Carver nunca llegó a impugnar la figura de su padre o a ajustar cuentas con él...  incluso reconstruye su biografía como un acto de desagravio en La vida de mi padre. Autores como Guillermo Sacconmano, Marcos Giralt Torrente o Héctor Abad Facciolince también han retomado la figura de sus padres con una intención más compleja que revanchista. Libros de una complejidad acristalada, que parece que va romper, cuando en realidad brilla. Philip Roth también dedicó una hermosa y compleja novela a su padre, Patrimonio, y  Paul Auster  hizo lo propio en su novela La invención de la soledad. Lo curioso es que casi todos estos autores abordan al padre una vez que éste ha muerto, como para subrayar la relación entre escritura y orfandad. Ese hueso que rompe en los corazones de quienes están vivos. 

El padre ausente de Dickens recorre toda su literatura, desde Cuento de Navidad hasta Grandes esperanzas...

Hay novelas donde las ficciones del padre atraviesan y se anuncian como terremotos, aunque no se les mencione. Ocurre, por ejemplo, en toda la literatura de Charles Dickens: él fue el niño explotado, trabajó durante años en minas.

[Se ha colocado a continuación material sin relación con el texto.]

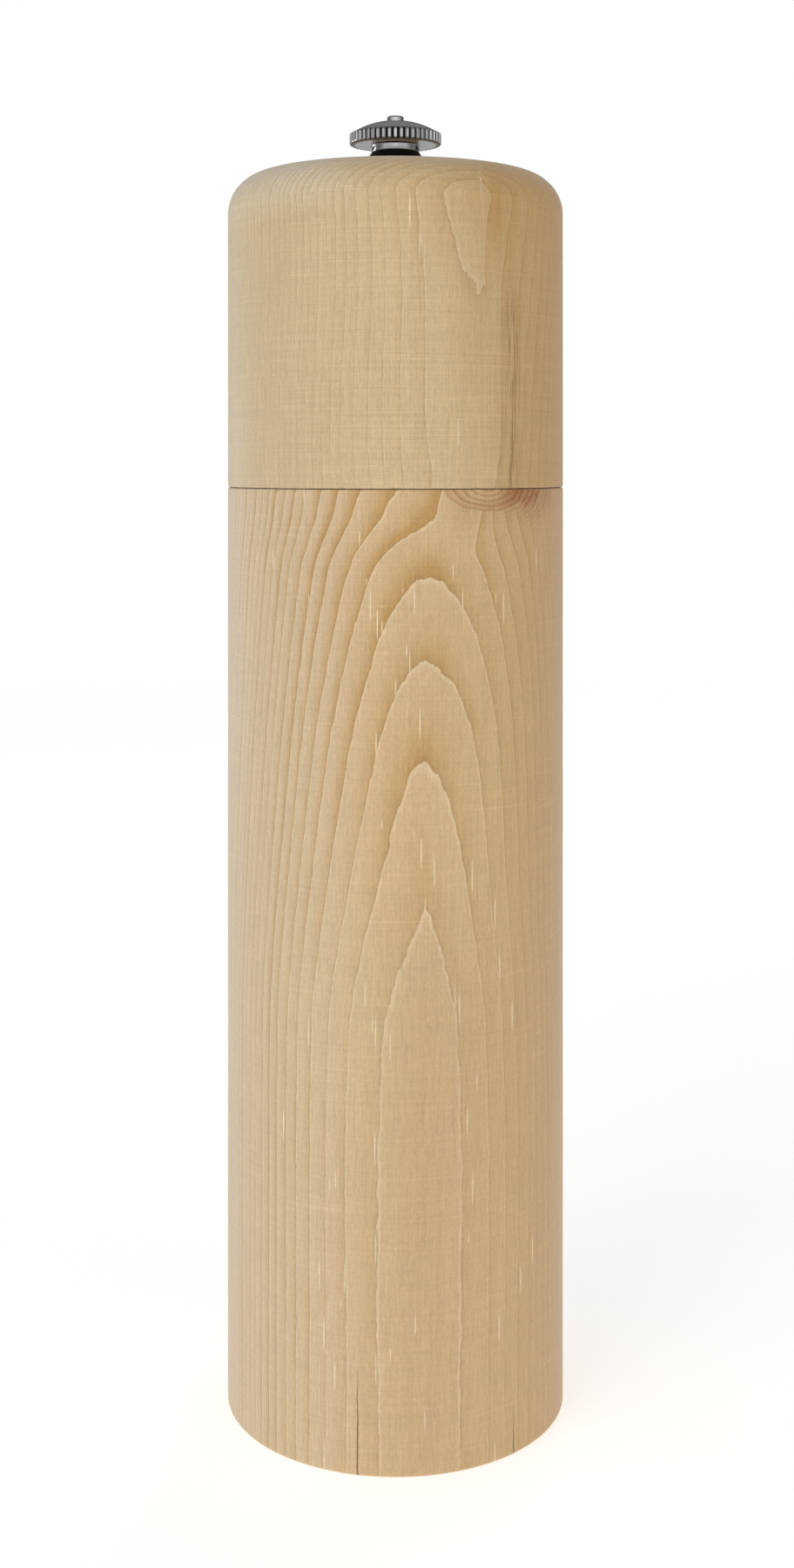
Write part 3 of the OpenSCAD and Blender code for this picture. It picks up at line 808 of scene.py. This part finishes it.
def head_outline():
    """From the plate's seat out and up the tenon, up the wall, over the crown, and down the bore."""
    bottom = SEAM_Z + SEAM_GAP
    tenon_end = plate_low.z
    tenon_edge = 0.6 * MM
    crown_centre = CROWN_Z - CROWN_R
    shoulder_x = MILL_R - SHOULDER_R
    reach = CROWN_R - SHOULDER_R
    shoulder_z = crown_centre + math.sqrt(reach ** 2 - shoulder_x ** 2)
    tangent = math.degrees(math.acos(shoulder_x / reach))
    seat_r = 6.9 * MM
    seat_z = collar_low.z
    lip = math.degrees(math.acos(seat_r / CROWN_R))
    plate_r = plate_high.x
    bush_r = bush_high.x
    outline = line((plate_r, tenon_end), (TENON_R - tenon_edge, tenon_end), 1.5 * MM)
    outline += [(TENON_R - tenon_edge, tenon_end), (TENON_R, tenon_end + tenon_edge)]
    outline += line((TENON_R, tenon_end + 2.0 * MM), (TENON_R, bottom), 2.0 * MM)
    outline += line((TENON_R, bottom), (MILL_R - SEAM_SOFT, bottom), 1.5 * MM)
    outline += arc(MILL_R - SEAM_SOFT, bottom + SEAM_SOFT, SEAM_SOFT, -90, 0, 4)
    outline += line((MILL_R, bottom + SEAM_SOFT + SEAM_STEP), (MILL_R, bottom + SEAM_BAND), SEAM_STEP)
    outline += line((MILL_R, bottom + SEAM_BAND), (MILL_R, shoulder_z - 0.5 * MM), WALL_STEP)
    outline += arc(shoulder_x, shoulder_z, SHOULDER_R, 0, tangent, 24)
    outline += arc(0.0, crown_centre, CROWN_R, tangent, lip, 30)[1:]
    outline += [(seat_r - 0.02 * MM, seat_z)]
    outline += line((seat_r - 0.4 * MM, seat_z), (bush_r, seat_z), 0.6 * MM)
    outline += [(bush_r, seat_z), (bush_r, bush_low.z), (HEAD_BORE_R, bush_low.z)]
    outline += line((HEAD_BORE_R, bush_low.z - 2.0 * MM), (HEAD_BORE_R, plate_high.z), 3.0 * MM)
    outline += [(HEAD_BORE_R, plate_high.z), (plate_r, plate_high.z)]
    return outline


WALL_SEGMENTS = 360
body = turned("mill_body", body_outline(), WALL_SEGMENTS, seam_chips)
sharpen(body)
place(body, "body", wood_body, "wood_body", "body_shell")

head = turned("mill_head", head_outline(), WALL_SEGMENTS, seam_chips)
sharpen(head)
place(head, "head", wood_head, "wood_head", "head_shell")


# ---------------------------------------------------------------- knurled nut and collar

KNURLS = 48
KNURL_SEGMENTS = 16
KNURL_DEPTH = 0.5 * MM
KNURL_REACH = 1.05 * MM
KNURL_RUN_OUT = 0.8 * MM
GROOVE_SHARE = 0.62
GROOVE_CURVE = 0.85
NECK_R = 5.0 * MM
KNOB_RISE = 2.8 * MM
TIP_HOLE_R = 1.805 * MM
KNOB_R = knob_high.x
DISC_Z = knob_low.z + DISC_UP
KNURL_TOP = DISC_Z + KNURL_BAND


def knob_outline():
    """From the bore out round the neck and under the disc, up the rim, and over the crown."""
    rim = 0.45 * MM
    neck_edge = 0.2 * MM
    neck_soft = 0.25 * MM
    edge_r = KNOB_R - 0.25 * MM
    ball = (edge_r ** 2 + KNOB_RISE ** 2) / (2 * KNOB_RISE)
    centre = knob_high.z - ball
    start = math.degrees(math.acos(edge_r / ball))
    lip = math.degrees(math.acos(TIP_HOLE_R / ball))
    bore_r = insert_high.x
    outline = line((bore_r, knob_low.z), (NECK_R - neck_edge, knob_low.z), 0.4 * MM)
    outline += arc(NECK_R - neck_edge, knob_low.z + neck_edge, neck_edge, -90, 0, 3)
    outline += arc(NECK_R + neck_soft, DISC_Z - neck_soft, neck_soft, 180, 90, 4)
    outline += line((NECK_R + 0.6 * MM, DISC_Z), (KNOB_R - rim - 0.2 * MM, DISC_Z), 0.7 * MM)
    outline += arc(KNOB_R - rim, DISC_Z + rim, rim, -85, 0, 6)
    outline += line((KNOB_R, DISC_Z + rim + 0.15 * MM), (KNOB_R, KNURL_TOP - 0.2 * MM), 0.2 * MM)
    outline += [(KNOB_R - 0.06 * MM, KNURL_TOP - 0.06 * MM)]
    outline += arc(0.0, centre, ball, start, lip, 34)
    outline += line((TIP_HOLE_R, knob_high.z - 0.3 * MM), (TIP_HOLE_R, insert_high.z), 0.4 * MM)
    outline += [(TIP_HOLE_R, insert_high.z)]
    outline += line((bore_r, insert_high.z), (bore_r, knob_low.z), 1.0 * MM)
    return outline


def knurl(x, y, z, r):
    """Straight grooves round the rim: rounded ribs, and V grooves that run out under the crown's lip."""
    turn = math.atan2(y, x) / (2 * math.pi) * KNURLS
    across = abs(turn - math.floor(turn) - 0.5) * 2
    groove = max(0.0, 1.0 - across / GROOVE_SHARE) ** GROOVE_CURVE
    full_depth = min(1.0, max(0.0, (r - (KNOB_R - KNURL_REACH)) / KNURL_RUN_OUT))
    scale = (r - KNURL_DEPTH * groove * full_depth) / r
    return (x * scale, y * scale, z)


knob = turned("knurled_nut", knob_outline(), KNURLS * KNURL_SEGMENTS, knurl)
sharpen(knob, 50.0)
place(knob, "nut", knob_nickel, "plated_knob", "knob")


def collar_outline():
    """From the bore out along the foot, up its edge, and in over the flare to the neck."""
    foot_r = collar_high.x
    low, high = collar_low.z, collar_high.z
    bore = 2.7 * MM
    edge = 0.15 * MM
    outline = [(bore, low), (foot_r - edge, low), (foot_r, low + edge), (foot_r, low + 3 * edge)]
    outline += arc(foot_r - 0.1 * MM, low + 0.5 * MM, 0.1 * MM, 0, 50, 3)
    outline += [(NECK_R + 0.65 * MM, high - 1.1 * MM), (NECK_R + 0.25 * MM, high - 0.35 * MM)]
    outline += [(NECK_R + 0.03 * MM, high - 0.08 * MM), (NECK_R - 0.08 * MM, high), (bore, high)]
    return outline


COLLAR_SEGMENTS = 160
collar = turned("nut_collar", collar_outline(), COLLAR_SEGMENTS)
sharpen(collar)
place(collar, "collar", collar_black, "black_collar", "knob_washer")


# ---------------------------------------------------------------- spring

WIRE_R = 0.5 * MM
COIL_TURNS = 5.3
CLOSED_TURNS = 0.9
CLOSED_PITCH = 2.12 * WIRE_R
COIL_RISE = spring_high.z - spring_low.z - 2 * WIRE_R
OPEN_PITCH = (COIL_RISE - 2 * CLOSED_TURNS * CLOSED_PITCH) / (COIL_TURNS - 2 * CLOSED_TURNS)


def coil_height(turn):
    """How far the wire's centreline has risen after so many turns: closed ends and an open middle."""
    if turn < CLOSED_TURNS:
        return turn * CLOSED_PITCH
    if turn > COIL_TURNS - CLOSED_TURNS:
        return COIL_RISE - (COIL_TURNS - turn) * CLOSED_PITCH
    return CLOSED_TURNS * CLOSED_PITCH + (turn - CLOSED_TURNS) * OPEN_PITCH


def coil():
    """The spring's wire, swept along its own centreline."""
    radius = spring_high.x - WIRE_R
    sides, rings = 16, 420
    verts = []
    for i in range(rings):
        turn = COIL_TURNS * i / (rings - 1)
        a = 2 * math.pi * turn
        middle_z = spring_low.z + WIRE_R + coil_height(turn)
        for s in range(sides):
            b = 2 * math.pi * s / sides
            r = radius + WIRE_R * math.cos(b)
            verts.append((r * math.cos(a), r * math.sin(a), middle_z + WIRE_R * math.sin(b)))
    last = (rings - 1) * sides
    faces = [tuple(range(sides - 1, -1, -1)), tuple(last + s for s in range(sides))]
    for i in range(rings - 1):
        here, there = i * sides, (i + 1) * sides
        for s in range(sides):
            n = (s + 1) % sides
            faces.append((here + s, here + n, there + n, there + s))
    return mesh_piece("coil_spring", verts, faces)


spring = coil()
sharpen(spring)
place(spring, "body", steel_spring, "spring_steel", "spring")
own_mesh(spring)


# ---------------------------------------------------------------- floor, light and camera

FLOOR_R = 3.0
FLOOR_DROP = 0.05 * MM
FLOOR_GLOW = 0.52
FADE_FROM = 350.0
FADE_TO = 1400.0


def floor():
    """A pale round floor that fades out, just under the mill so that no faces share its plane."""
    mesh = bpy.data.meshes.new("floor")
    shape = bmesh.new()
    bmesh.ops.create_circle(shape, cap_ends=True, segments=96, radius=FLOOR_R)
    shape.to_mesh(mesh)
    shape.free()
    piece = bpy.data.objects.new("floor", mesh)
    piece.location.z = -FLOOR_DROP
    scene.collection.objects.link(piece)
    p = Paint("pale_floor")
    speck = p.noise(p.stretched(across=40.0, along=40.0))
    distance = (p.x * p.x + p.y * p.y).sqrt()
    fade = distance.rise(FADE_TO, FADE_FROM)
    p.finish(p.shade((0.90, 0.90, 0.90, 1.0), 1.0 + speck * 0.01), 0.85, emission_strength=FLOOR_GLOW)
    p.shader.inputs["Emission Color"].default_value = (1.0, 1.0, 1.0, 1.0)
    plug(p.tree, p.shader.inputs["Alpha"], fade)
    mesh.materials.append(p.material)


def soft_light(name, at, size, power, tint=(1.0, 1.0, 1.0), glossy=False):
    """A rectangular lamp aimed at the middle of the mill."""
    lamp = bpy.data.lights.new(name, "AREA")
    lamp.shape = "RECTANGLE"
    lamp.size, lamp.size_y = size
    lamp.energy = power
    lamp.color = tint
    piece = bpy.data.objects.new(name, lamp)
    piece.location = at
    middle = Vector((0.0, 0.0, cad_box[1][2] / 2))
    piece.rotation_euler = (middle - Vector(at)).to_track_quat("-Z", "Y").to_euler()
    piece.visible_glossy = glossy
    scene.collection.objects.link(piece)


WALL_BRIGHT = 0.03
WINDOW_BRIGHT = 1.1
SLATS = 7
SLATS_BRIGHT = 0.22
CEILING_LOW = 0.20
CEILING_HIGH = 0.32
TABLE_BRIGHT = 0.50


def room_light(across, depth, height):
    """How bright the grey room is in each direction: a window on the wall, slats, a ceiling and a table."""
    turn = depth.op("ARCTAN2", across)
    window = ((turn * -1.0).sin() * 0.5 + 0.5) ** 3.0
    slats = ((turn * SLATS).sin() * 0.5 + 0.5) ** 2.0
    wall = window * WINDOW_BRIGHT + slats * SLATS_BRIGHT + WALL_BRIGHT
    ceiling = height.rise(0.35, 0.8) * (CEILING_HIGH - CEILING_LOW) + CEILING_LOW
    on_wall = height.rise(0.45, 0.25)
    room = on_wall * wall + (1.0 - on_wall) * ceiling
    on_table = height.rise(-0.03, -0.10)
    return room * (1.0 - on_table) + on_table * TABLE_BRIGHT


def studio():
    """A white room for the camera, which everything else sees as a grey one."""
    world = bpy.data.worlds.new("studio")
    scene.world = world
    world.use_nodes = True
    tree = world.node_tree
    tree.nodes.clear()
    output = tree.nodes.new("ShaderNodeOutputWorld")
    seen = tree.nodes.new("ShaderNodeBackground")
    felt = tree.nodes.new("ShaderNodeBackground")
    choose = tree.nodes.new("ShaderNodeMixShader")
    path = tree.nodes.new("ShaderNodeLightPath")
    seen.inputs["Color"].default_value = (1.0, 1.0, 1.0, 1.0)
    direction = tree.nodes.new("ShaderNodeTexCoord")
    split = tree.nodes.new("ShaderNodeSeparateXYZ")
    tree.links.new(direction.outputs["Generated"], split.inputs[0])
    room = room_light(*(Num(tree, split.outputs[i]) for i in range(3)))
    tint = tree.nodes.new("ShaderNodeCombineColor")
    for slot in tint.inputs:
        plug(tree, slot, room)
    tree.links.new(tint.outputs[0], felt.inputs["Color"])
    tree.links.new(path.outputs["Is Camera Ray"], choose.inputs[0])
    tree.links.new(felt.outputs[0], choose.inputs[1])
    tree.links.new(seen.outputs[0], choose.inputs[2])
    tree.links.new(choose.outputs[0], output.inputs[0])


CAMERA_AWAY = 0.407
CAMERA_HEIGHT = 0.1948
CAMERA_LENS = 44.6
CAMERA_SENSOR = 36.0
CAMERA_SHIFT = (0.001, -0.2056)


def look():
    """A level camera in front of the mill, with its picture shifted to stand the mill in the frame."""
    lens = bpy.data.cameras.new("camera")
    lens.sensor_width = CAMERA_SENSOR
    lens.lens = CAMERA_LENS
    lens.shift_x, lens.shift_y = CAMERA_SHIFT
    piece = bpy.data.objects.new("camera", lens)
    piece.location = (0.0, -CAMERA_AWAY, CAMERA_HEIGHT)
    piece.rotation_euler = (math.radians(90.0), 0.0, 0.0)
    scene.collection.objects.link(piece)
    scene.camera = piece
    scene.view_settings.view_transform = "Standard"


floor()
studio()
soft_light("key", at=(-0.75, -0.95, 0.75), size=(0.9, 1.1), power=5.1, tint=(1.0, 0.99, 0.97))
soft_light("fill", at=(0.95, -0.75, 0.35), size=(0.8, 1.0), power=1.9, tint=(1.0, 0.94, 0.82))
soft_light("window", at=(-1.3, -0.25, 0.4), size=(0.8, 1.0), power=1.5, tint=(0.38, 0.66, 1.0))
soft_light("rim", at=(-1.0, 0.75, 0.16), size=(0.7, 0.30), power=2.4, tint=(0.90, 0.95, 1.0), glossy=True)
soft_light("back", at=(0.5, 1.0, 0.8), size=(0.9, 0.9), power=2.8)
look()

Su padre, ausente por una sentencia de prisión, de alguna manera lo condenó a un sufrimiento que labró en Dickens una enorme sensibilidad y conciencia de clase. Por eso el escritor  tira de la experiencia vivida para escarmentar a sus personajes, desde el avaro Scrooge de Canción de Navidad  hasta el huérfano Pip de Grandes esperanzas.

Herman Melville -habría que decir, el inmenso Herman Melville y hacer una reverencia- nació en una familia de buena cuna y sin embargo vivió desaforado, tal y como lo hacen los muertos de hambre. Su padre, Allan Melville, murió cuando él contaba 13 años. Las deudas acosaban a su familia. Muy joven se enroló en un ballenero, acaso para buscarse los garbanzos. Y encontró a Moby Dick. ¿Habría sido la sensibilidad de Virginia Woolf la misma sin Sir Leslie Stephen? ¿Cómo no evocar al padre simple para explicar todavía más? "Me llamo Natalia Ginzburg. Mi padre, Beppino, ama la ciencia y la naturaleza. Lidia, mi madre, disfruta en cambio con el placer de narrar (...) Algún día moriré. También escribiré libros. Quizá, incluso, plante el cerezo de aquella primavera triste de Pavese". También en las tierras simples florecen los más bellos árboles. 

Una rara y oscura dinámica se teje entre los padres e hijos que conocieron el dolor: ya sea porque lo infringieron o porque recibieron y decidieron, acaso, convertirse en replicadores del veneno inicial. Es la herencia implícita, la gasolina de un gran infierno, de ese agusanado amor familiar que pasa de mano en mano, como una cabeza cortada o una cuenta por saldar.